Un glissement de doigt, une nouvelle horreur : une famille doit se réfugier dans son sous-sol lorsqu’un jet passe au-dessus de leur maison et que des explosions font branler les murs. Un enfant s’époumone en pleurant en arrière-plan de la vidéo.
Un dernier arrêt dans ce carrousel irréel : des citoyens et citoyennes prennent les armes pour défendre leur ville, qui, vraisemblablement, ne tiendra pas long feu sous les assauts de la puissante et terrible armée de Poutine.
Je glisse enfin mon doigt vers le bas et tombe sur un peu de ce réconfortant vide numérique : un Reel d’une connaissance au Mexique qui vit la vida loca, loin des masques et mesures sanitaires qui s’agrippent au quotidien ici depuis pratiquement deux ans.

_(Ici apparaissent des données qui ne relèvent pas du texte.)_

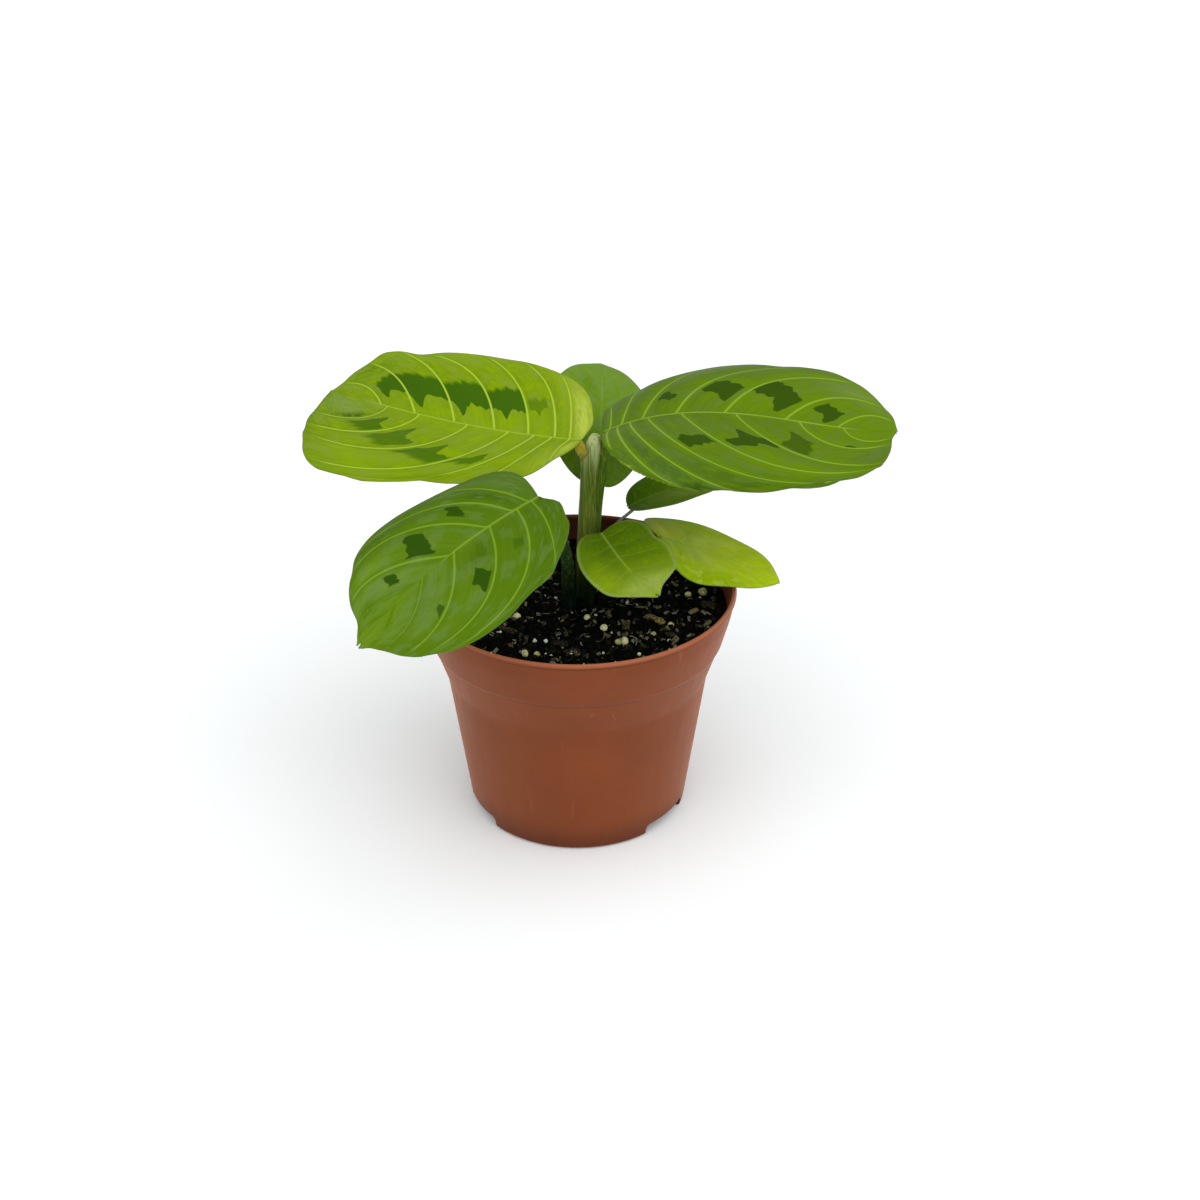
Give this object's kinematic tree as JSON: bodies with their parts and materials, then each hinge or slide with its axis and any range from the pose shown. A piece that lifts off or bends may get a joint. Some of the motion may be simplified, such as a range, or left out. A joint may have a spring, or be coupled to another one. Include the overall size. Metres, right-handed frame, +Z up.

Un interlude ensoleillé et étincelant de nombrilisme dans ces temps où tout semble voué au gris du désespoir.
Gris comme le ciel de Kiev strié par les tirs de roquette en ce mois de février. Gris comme le teint du président ukrainien Volodymyr Zelensky lorsqu’il accepte des pourparlers avec son voisin aux aspirations mégalomaniaques quand celui-ci brandit la menace nucléaire telle une épée de Damoclès apocalyptique. Gris comme les visages émaciés et cernés des citoyennes et citoyens prêts à scander haut et fort « Gloire à l’Ukraine ! » jusqu’au bout, arme au poing et peur au ventre.
À plusieurs centaines de kilomètres de ce théâtre de l’épouvante, rivé sur mon écran à angoisser à l’issue de cette guerre insensée, j’ai envie de faire ma part. Je like des publications sur Instagram, Facebook, Twitter et suis à l’affût des nouvelles vidéos TikTok captant les affrontements, parfois filmés en direct.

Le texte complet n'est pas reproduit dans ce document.